- Task to carry out: All material below is to be reproduced exactly.

-- start of Information supplied --

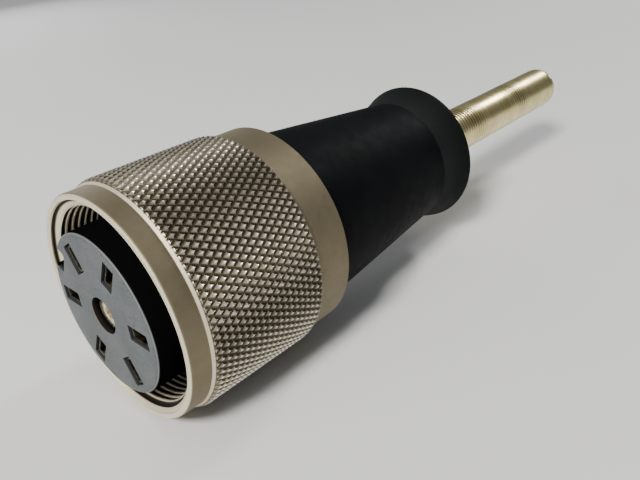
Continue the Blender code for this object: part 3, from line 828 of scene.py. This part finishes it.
def clamp_nut(paints):
    """Hexagon nut with turned chamfers at both ends of its flats."""
    half = CLAMP_FLATS / 2
    corner = half / math.cos(math.pi / 6)
    face_radius = half - 0.1
    chamfer = corner - half - 0.1
    slope = math.tan(math.radians(30))
    columns = 144
    angles = 2 * math.pi / columns * np.arange(columns)
    flat = half / np.cos(angles % (math.pi / 3) - math.pi / 6)
    flat = np.minimum(flat, corner - 0.08)
    skin = Skin()
    skin.ring(CLAMP_BORE + 0.3, CLAMP_REAR, columns)
    skin.ring(face_radius, CLAMP_REAR, columns)
    rows = 10
    drops = [(chamfer * slope + 0.1) * k / rows for k in range(rows + 1)]
    for drop in drops:
        skin.ring(np.minimum(flat, face_radius + drop / slope), CLAMP_REAR - drop, columns)
    for rise in reversed(drops):
        skin.ring(np.minimum(flat, face_radius + rise / slope), CLAMP_FRONT + rise, columns)
    for radius, depth in (
        (CLAMP_THREAD + 0.2, CLAMP_FRONT),
        (CLAMP_THREAD, CLAMP_FRONT + 0.2),
        (CLAMP_THREAD, CLAMP_WALL),
        (CLAMP_BORE, CLAMP_WALL),
        (CLAMP_BORE, CLAMP_REAR - 0.3),
    ):
        skin.ring(radius, depth, columns)
    skin.close()
    nickel = paints["satin_nickel"]
    obj = make_object(
        "clamp_hexagon", skin.points, skin.faces, nickel, "clamp_nut", sharp=20.0
    )
    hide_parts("clamp_nut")


def dress_cad_nodes(paints):
    """CAD nodes that stay get their finish, softened edges and smooth round sides."""
    slots = {row["node"]: row["material_slot"] for row in frame["record"]["subparts"]}
    for name, obj in frame["nodes"].items():
        if obj.hide_render:
            continue
        obj.data.materials.clear()
        obj.data.materials.append(paints[slots[name]])
        weld = obj.modifiers.new("Weld", "WELD")
        weld.merge_threshold = 0.000001
        bevel = obj.modifiers.new("Bevel", "BEVEL")
        bevel.width = 0.00006
        bevel.segments = 2
        bevel.limit_method = "ANGLE"
        bevel.angle_limit = math.radians(35)
        bevel.harden_normals = True
        shade(obj.data, 35.0)


# ---------------------------------------------------------------- stage


def floor():
    paint = Paint("pale_floor")
    tone = paint.mix(paint.noise(0.01, 3.0), (0.74, 0.74, 0.73), (0.78, 0.78, 0.77))
    material = paint.finish(tone, 0.7, 0.0, paint.bump(paint.noise(0.6, 3.0), 0.1, 0.1))
    bpy.ops.mesh.primitive_plane_add(size=4.0, location=(0.0, 0.0, cad_low.z - 0.0002))
    plane = bpy.context.object
    plane.name = "floor"
    plane.data.materials.append(material)


def area_light(name, place, aim, size, power, colour=(1.0, 1.0, 1.0)):
    data = bpy.data.lights.new(name, "AREA")
    data.shape = "RECTANGLE"
    data.size, data.size_y = size
    data.energy = power
    data.color = colour
    obj = bpy.data.objects.new(name, data)
    bpy.context.scene.collection.objects.link(obj)
    obj.location = place
    obj.rotation_euler = (Vector(aim) - Vector(place)).to_track_quat("-Z", "Y").to_euler()


def studio_world():
    """A dim grey room that is brighter in front of the socket, above it and to its left."""
    world = bpy.data.worlds.new("studio")
    bpy.context.scene.world = world
    world.use_nodes = True
    nodes, links = world.node_tree.nodes, world.node_tree.links
    toward = nodes.new("ShaderNodeVectorMath")
    toward.operation = "DOT_PRODUCT"
    toward.inputs[1].default_value = Vector((-0.45, -0.75, 0.40)).normalized()
    links.new(nodes.new("ShaderNodeTexCoord").outputs["Generated"], toward.inputs[0])
    ramp = nodes.new("ShaderNodeMapRange")
    ramp.interpolation_type = "SMOOTHSTEP"
    ramp.inputs["From Min"].default_value = -0.5
    ramp.inputs["From Max"].default_value = 0.9
    ramp.inputs["To Min"].default_value = 0.14
    ramp.inputs["To Max"].default_value = 0.42
    links.new(toward.outputs["Value"], ramp.inputs["Value"])
    background = nodes["Background"]
    background.inputs["Color"].default_value = (0.95, 0.97, 1.0, 1.0)
    links.new(ramp.outputs["Result"], background.inputs["Strength"])


def lights():
    studio_world()
    centre = (0.0, 0.0, 0.0)
    area_light("key", (0.16, -0.44, 0.42), centre, (0.12, 0.12), 5.0, (1.0, 0.98, 0.94))
    area_light("left", (-0.52, 0.05, 0.20), centre, (0.30, 0.30), 0.8)
    area_light("rear", (0.02, 0.58, 0.42), (0.0, 0.03, 0.0), (0.12, 0.12), 2.0)


def camera():
    """The camera looks back along the holder from in front of the socket, to its right and above."""
    azimuth, elevation, roll = 45.72, 27.67, -5.79
    aim = Vector((3.34, -23.48, -4.56)) * MM
    distance = 107.86 * MM
    data = bpy.data.cameras.new("camera")
    data.sensor_width = 36.0
    data.lens = 36.36
    data.clip_start = 0.005
    obj = bpy.data.objects.new("camera", data)
    bpy.context.scene.collection.objects.link(obj)
    a, e = math.radians(azimuth), math.radians(elevation)
    back = Vector((math.sin(a) * math.cos(e), -math.cos(a) * math.cos(e), math.sin(e)))
    turn = (-back).to_track_quat("-Z", "Y").to_matrix().to_4x4()
    tilt = Matrix.Rotation(math.radians(roll), 4, "Z")
    obj.matrix_world = Matrix.Translation(aim + back * distance) @ turn @ tilt
    bpy.context.scene.camera = obj


paints = make_paints()
coupling_nut(paints)
socket_insert(paints)
grip(paints)
rod(paints)
clamp_nut(paints)
dress_cad_nodes(paints)
floor()
lights()
camera()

-- end of Information supplied --

- Response to the exercise:
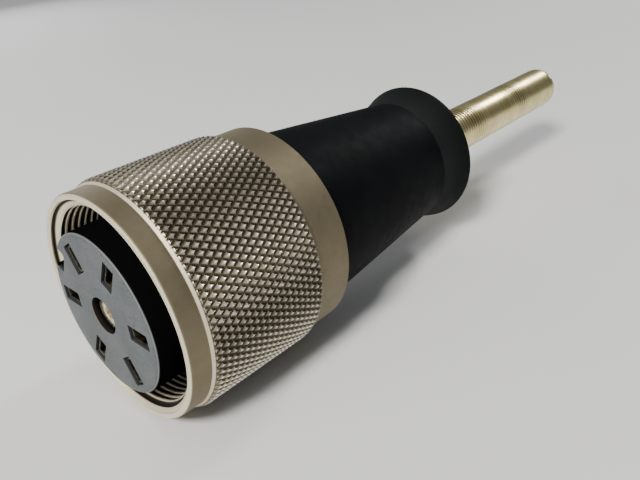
Continue the Blender code for this object: part 3, from line 828 of scene.py. This part finishes it.
def clamp_nut(paints):
    """Hexagon nut with turned chamfers at both ends of its flats."""
    half = CLAMP_FLATS / 2
    corner = half / math.cos(math.pi / 6)
    face_radius = half - 0.1
    chamfer = corner - half - 0.1
    slope = math.tan(math.radians(30))
    columns = 144
    angles = 2 * math.pi / columns * np.arange(columns)
    flat = half / np.cos(angles % (math.pi / 3) - math.pi / 6)
    flat = np.minimum(flat, corner - 0.08)
    skin = Skin()
    skin.ring(CLAMP_BORE + 0.3, CLAMP_REAR, columns)
    skin.ring(face_radius, CLAMP_REAR, columns)
    rows = 10
    drops = [(chamfer * slope + 0.1) * k / rows for k in range(rows + 1)]
    for drop in drops:
        skin.ring(np.minimum(flat, face_radius + drop / slope), CLAMP_REAR - drop, columns)
    for rise in reversed(drops):
        skin.ring(np.minimum(flat, face_radius + rise / slope), CLAMP_FRONT + rise, columns)
    for radius, depth in (
        (CLAMP_THREAD + 0.2, CLAMP_FRONT),
        (CLAMP_THREAD, CLAMP_FRONT + 0.2),
        (CLAMP_THREAD, CLAMP_WALL),
        (CLAMP_BORE, CLAMP_WALL),
        (CLAMP_BORE, CLAMP_REAR - 0.3),
    ):
        skin.ring(radius, depth, columns)
    skin.close()
    nickel = paints["satin_nickel"]
    obj = make_object(
        "clamp_hexagon", skin.points, skin.faces, nickel, "clamp_nut", sharp=20.0
    )
    hide_parts("clamp_nut")


def dress_cad_nodes(paints):
    """CAD nodes that stay get their finish, softened edges and smooth round sides."""
    slots = {row["node"]: row["material_slot"] for row in frame["record"]["subparts"]}
    for name, obj in frame["nodes"].items():
        if obj.hide_render:
            continue
        obj.data.materials.clear()
        obj.data.materials.append(paints[slots[name]])
        weld = obj.modifiers.new("Weld", "WELD")
        weld.merge_threshold = 0.000001
        bevel = obj.modifiers.new("Bevel", "BEVEL")
        bevel.width = 0.00006
        bevel.segments = 2
        bevel.limit_method = "ANGLE"
        bevel.angle_limit = math.radians(35)
        bevel.harden_normals = True
        shade(obj.data, 35.0)


# ---------------------------------------------------------------- stage


def floor():
    paint = Paint("pale_floor")
    tone = paint.mix(paint.noise(0.01, 3.0), (0.74, 0.74, 0.73), (0.78, 0.78, 0.77))
    material = paint.finish(tone, 0.7, 0.0, paint.bump(paint.noise(0.6, 3.0), 0.1, 0.1))
    bpy.ops.mesh.primitive_plane_add(size=4.0, location=(0.0, 0.0, cad_low.z - 0.0002))
    plane = bpy.context.object
    plane.name = "floor"
    plane.data.materials.append(material)


def area_light(name, place, aim, size, power, colour=(1.0, 1.0, 1.0)):
    data = bpy.data.lights.new(name, "AREA")
    data.shape = "RECTANGLE"
    data.size, data.size_y = size
    data.energy = power
    data.color = colour
    obj = bpy.data.objects.new(name, data)
    bpy.context.scene.collection.objects.link(obj)
    obj.location = place
    obj.rotation_euler = (Vector(aim) - Vector(place)).to_track_quat("-Z", "Y").to_euler()


def studio_world():
    """A dim grey room that is brighter in front of the socket, above it and to its left."""
    world = bpy.data.worlds.new("studio")
    bpy.context.scene.world = world
    world.use_nodes = True
    nodes, links = world.node_tree.nodes, world.node_tree.links
    toward = nodes.new("ShaderNodeVectorMath")
    toward.operation = "DOT_PRODUCT"
    toward.inputs[1].default_value = Vector((-0.45, -0.75, 0.40)).normalized()
    links.new(nodes.new("ShaderNodeTexCoord").outputs["Generated"], toward.inputs[0])
    ramp = nodes.new("ShaderNodeMapRange")
    ramp.interpolation_type = "SMOOTHSTEP"
    ramp.inputs["From Min"].default_value = -0.5
    ramp.inputs["From Max"].default_value = 0.9
    ramp.inputs["To Min"].default_value = 0.14
    ramp.inputs["To Max"].default_value = 0.42
    links.new(toward.outputs["Value"], ramp.inputs["Value"])
    background = nodes["Background"]
    background.inputs["Color"].default_value = (0.95, 0.97, 1.0, 1.0)
    links.new(ramp.outputs["Result"], background.inputs["Strength"])


def lights():
    studio_world()
    centre = (0.0, 0.0, 0.0)
    area_light("key", (0.16, -0.44, 0.42), centre, (0.12, 0.12), 5.0, (1.0, 0.98, 0.94))
    area_light("left", (-0.52, 0.05, 0.20), centre, (0.30, 0.30), 0.8)
    area_light("rear", (0.02, 0.58, 0.42), (0.0, 0.03, 0.0), (0.12, 0.12), 2.0)


def camera():
    """The camera looks back along the holder from in front of the socket, to its right and above."""
    azimuth, elevation, roll = 45.72, 27.67, -5.79
    aim = Vector((3.34, -23.48, -4.56)) * MM
    distance = 107.86 * MM
    data = bpy.data.cameras.new("camera")
    data.sensor_width = 36.0
    data.lens = 36.36
    data.clip_start = 0.005
    obj = bpy.data.objects.new("camera", data)
    bpy.context.scene.collection.objects.link(obj)
    a, e = math.radians(azimuth), math.radians(elevation)
    back = Vector((math.sin(a) * math.cos(e), -math.cos(a) * math.cos(e), math.sin(e)))
    turn = (-back).to_track_quat("-Z", "Y").to_matrix().to_4x4()
    tilt = Matrix.Rotation(math.radians(roll), 4, "Z")
    obj.matrix_world = Matrix.Translation(aim + back * distance) @ turn @ tilt
    bpy.context.scene.camera = obj


paints = make_paints()
coupling_nut(paints)
socket_insert(paints)
grip(paints)
rod(paints)
clamp_nut(paints)
dress_cad_nodes(paints)
floor()
lights()
camera()